BY Fast Company Contributor 3 MINUTE READ

It’s time to rethink the way we connect Zoom, Skype, and Google Hangouts.

Now that we spend so much of our days on Zoom, I think we can all be adult enough to admit: We’ve all side-chatted, saying one thing to the camera, and another on the side. Maybe it was a joke over Gchat at a coworker’s expense. Maybe it was just multitasking some emails. Maybe it was entering a password into another site.

It’s a relatively innocuous behavior, but it could come back to bite us. Researchers from the University of Texas at San Antonio and the University of Oklahoma have demonstrated something terrifying: They can read what people are typing during video calls on Zoom, Skype, and Google Hangouts with up to 93% accuracy. What are they analyzing to do so? Not your hands, but your shoulders.

“From a high-level perspective, this is a concern, which obviously has been overlooked for a while,” says University of Texas assistant professor of computer science Murtuza Jadliwala, who led the research, examining what could happen if your video meeting were hacked. “And actually, to be really frank, we didn’t start this work for COVID-19. This took a year. . . . But we started realizing in COVID-19, when everything [is in video chat], the importance of such an attack is amplified.”

As Jadliwala explains, the core problem is that our face-to-face video streams are presented in high fidelity, and their pixels convey more information than we realize. Without using any special machine learning or artificial intelligence techniques, Jadliwala’s team figured out how to read the subtle pixel shifts around someone’s shoulders to make out their basic cardinal movements: north, south, east, and west.

Applied to a keyboard, these four directions actually mean a lot. If you are typing “cat,” you start with the C, move west to the A, then back east to the T. Once researchers figured out how to read these directions through shoulder movements, they were able to create software that could cross-reference them with what they call “word profiles” built with an English dictionary, which turned the maze of directions into meaningful words.

The way a hack of this type would work is pretty simple. Anyone with access to your video feed could record it—whether that’s a nefarious stranger who broke into your feed, or someone you know who is part of your meeting. Then they would send that recorded video feed through software, which would analyze when you were typing, and what that typing contains.

In a lab setting, with a certain chair, keyboard, and webcam—while testing a limited pool of words—the average accuracy of the software was 75%. When the team tested subjects working from home in uncontrolled setups (they were asked to visit any websites, write emails, and enter their passwords), accuracy dropped significantly. The team was able to reverse-engineer 66% of the websites visited, but only 21% of random English words, and about 18% of the passwords typed. The reason for this diminished accuracy was that the model makes inferences based on the context of sentences, so it has a tougher time with random words. Passwords, meanwhile, often aren’t in the dictionary at all, so it’s harder for the software to figure them out simply by cross-referencing the English language. Accuracy dropping outside a lab setting were less about lighting or camera quality than some intricacies of the software itself.
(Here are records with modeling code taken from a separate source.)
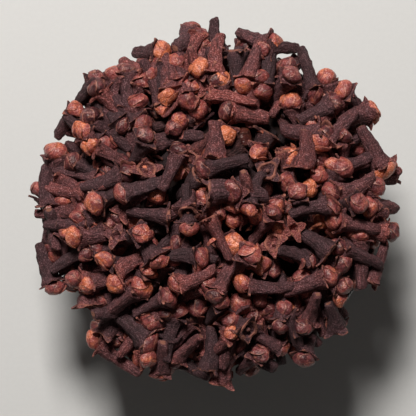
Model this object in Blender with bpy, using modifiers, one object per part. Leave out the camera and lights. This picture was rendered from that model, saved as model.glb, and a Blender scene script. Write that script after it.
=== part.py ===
"""A small clear glass bowl, heaped well over its rim with whole dried cloves."""

import math

import bmesh
import bpy
import numpy as np
from mathutils import Euler

# Driving dimensions, in metres
BOWL_DIAMETER = 0.082
BOWL_HEIGHT = 0.036
BOWL_WALL = 0.0028
BOWL_FLOOR = 0.0042
FOOT_DIAMETER = 0.040
FOOT_LIFT = 0.0012
CLOVE_LENGTH = 0.0158
CLOVE_LENGTH_SPREAD = 0.0012
MOUND_RISE = 0.0180
MOUND_RADIUS = 0.0490
GLASS_GAP = 0.0007

# Sizes that follow from them
RIM_RADIUS = BOWL_WALL / 2
CREST_RADIUS = BOWL_DIAMETER / 2 - RIM_RADIUS
CURVE_WIDTH = (BOWL_DIAMETER - FOOT_DIAMETER) / 2
CURVE_HEIGHT = BOWL_HEIGHT - RIM_RADIUS - FOOT_LIFT

# Facets
BOWL_STEPS = 40
CURVE_POINTS = 9
RIM_POINTS = 3
CORE_STEPS = 20
CORE_POINTS = 5
CLOVE_SIDES = 5
FACET_SWELL = 1.125

# A clove's outline, tail to bud: part of its length, and radius in metres
OUTLINES = {
    "whole": ((0, 0.0010), (0.62, 0.0018), (0.76, 0.0025), (0.90, 0.0023), (1, 0.0010)),
    "open": ((0, 0.0010), (0.74, 0.0018), (1, 0.0028)),
}
SIZES = {"whole": 1.0, "open": 0.8}
SHORTEST = {"whole": 0.0130, "open": 0.0104}
LONGEST = 0.0175
OPEN_SHARE = 0.14
OPEN_PIT = 0.86
BUD_CENTRE = 0.86

# How the heap is laid
SEED = 27
MAP_POINTS = (44, 16)
TRIAL_POINTS = (12, 8)
GLASS_POINTS = 60
MAP_CELL = 0.0005
MAP_REACH = 0.060
SINK = 0.0008
LIFT_LIMIT = 0.0020
PLACES_TRIED = 40
FAILURES_ALLOWED = 30
FREE_PITCHES = np.radians(np.linspace(-48, 48, 9))
RIM_PITCHES = np.radians(np.linspace(-18, 18, 5))
LEANING_PITCHES = np.radians(np.linspace(8, 44, 6))
RING_COUNT = 40
RING_RADIUS = 0.0355
RING_BAND = (0.95, 1.05)
RING_UNEVENNESS = 0.3
RING_TURN = 0.4
BEARER_RADIUS = 0.0405
BEARER_REACH = 0.0012
BEARER_TURN = 0.15
BEARER_WEIGHT = 100
OVERHANG_WEIGHT = 40
BUD_DEPTHS = (-0.0008, 0.0014)
STANDING_PITCHES = np.radians((48, 76))
LEANING_TURN = 1.0
TILT_STEP = 0.1
TURN_STEP = 0.08
SHIFT_STEP = 0.0009
FREE_REACH = 0.032
FLOOR_REACH = 0.022
FILL_REACH = 0.0425
CORE_DEPTH = 0.0085
CORE_SIDE = 0.0075
CORE_FLOOR = 0.0045
SIDE_DEPTH = 0.0075
SIDE_REACH = 0.036
UNDER_DEPTH = 0.0054
FILL_DEPTH = 0.0028
RIM_FILL_DEPTH = 0.0012
FUSED_CORE_DEPTH = 0.0044
FUSED_CLOVES = 150

# Places set by hand, in pixels of a view from straight above
PIXEL = 0.001 / 3.86
AXIS_PIXEL = (222, 207.5)

# Buds that look up out of the heap, and calyxes that have lost theirs: x, y
UPRIGHT = (
    (143, 81), (141, 102), (90, 118), (82, 130), (97, 87), (175, 62), (194, 66), (221, 78), (258, 77),
    (265, 95), (198, 109), (179, 120), (287, 65), (326, 77), (289, 102), (342, 135), (79, 216), (75, 236),
    (103, 224), (87, 256), (103, 258), (157, 194), (144, 168), (257, 153), (218, 213), (253, 214),
    (237, 244), (320, 159), (290, 153), (286, 181), (308, 188), (343, 167), (376, 186), (335, 224),
    (319, 223), (279, 226), (276, 206), (256, 264), (88, 285), (74, 278), (115, 283), (153, 322),
    (199, 308), (256, 316), (270, 307), (240, 304), (338, 299), (345, 284), (288, 309), (280, 325),
    (275, 270), (303, 278), (343, 262), (180, 170), (172, 130), (318, 176), (258, 297), (227, 136),
)
UPRIGHT_OPEN = (
    (91, 237), (266, 172), (86, 305), (179, 312), (190, 160),
)

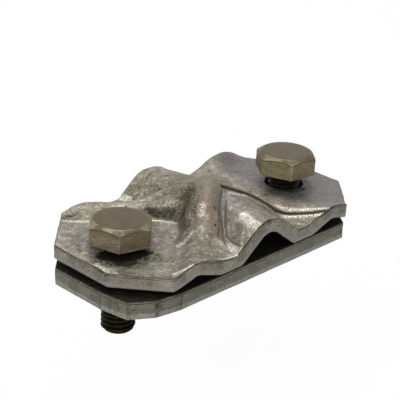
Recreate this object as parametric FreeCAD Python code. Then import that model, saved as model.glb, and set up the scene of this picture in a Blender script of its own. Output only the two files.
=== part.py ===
"""Two-bolt galvanised connector for flat strip and round conductor.

A flat base plate with two tapped holes carries a pressed cover plate. The cover has one straight
channel across its middle, for round conductor, and two diagonal ribs that cross over it in a star.
Two hexagon bolts, threaded to the head, go through the cover into the base plate.

Millimetres. X runs along the row of bolts, Y across the plates, Z up. The origin is midway between
the bolts on the base plate's top face, on which the strip or round conductor is clamped.
"""
import FreeCAD, Part
import os
from math import asin, atan2, cos, hypot, pi, radians, sin, tan

Vec = FreeCAD.Vector

# Plates
plate_length = 100.0
plate_width = 50.0
base_thickness = 5.5
cover_thickness = 4.2
bolt_spacing = 70.0

# Each trimmed corner is a row of points, as distances from the end edge and from the side edge.
# The cover's corners are alike at opposite ends.
cover_near_left = ((0, 13.8), (11.5, 0))
cover_near_right = ((14.5, 0), (0, 14.2))
cover_corner_radius = 1.5
cover_hole_clearance = 1.0          # radial, round the bolts
base_near_left = ((0, 14.5), (1.6, 5.5), (8.4, 1.3), (16.5, 0))
base_near_right = ((13.3, 0), (0, 16.8))
base_far_right = ((0, 14.5), (1.6, 5.5), (8.4, 1.3), (16.5, 0))
base_far_left = ((17.0, 0), (0, 16.8))
base_corner_radius = 1.5
base_edge_radius = 0.5              # round the sheared edges
base_offset = -1.7                  # the base plate's middle, from midway between the bolts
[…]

Other things confused the model, too. It was slightly less accurate analyzing long sleeves compared with short sleeves. Long hair hid one subject’s shoulders entirely, basically working as a cloak to what they were typing. And people who hunted and pecked for keys were much harder to read than those who typed at high speed and with perfect form.

But Jadliwala points out that this is still a significant vulnerability, particularly because it’s based not upon one company’s problematic code but an entire industry of video chat software that many of us rely on for sensitive communication every day. This security vulnerability is due to the design of the communication medium itself.

“A lot of times, the way responsible [security] research works, if I find problem with Zoom or Google’s software, I’m not going to even publish it. I’m going to contact them first,” says Jadliwala. He opted not to wait this time. “But our research is not Zoom or Google specific. They cannot do anything about it at the software level in some sense.”

So what can these video chat platforms do? Simple: Automatically blur the video around someone’s shoulders when they detect someone typing. Given that platforms like Zoom now allow skin smoothing and virtual backgrounds, there’s precedent to editing your video stream before sharing it out with the world.

As for what you can do until then to secure your own communications, do know that while Jadliwala shared a lot of the fundamentals of his research in the public domain, he hasn’t shared the actual code his lab has used with other researchers, and he isn’t planning to until February of 2021 when he presents this paper at a security conference. “For someone to carry out this attack [today], they’d need a lot of experience and expertise,” says Jadliwala.

That said, until Zoom, Skype, and Hangouts start to blur your shoulders, you might consider everything you silently type on the record. Or just grow out your hair.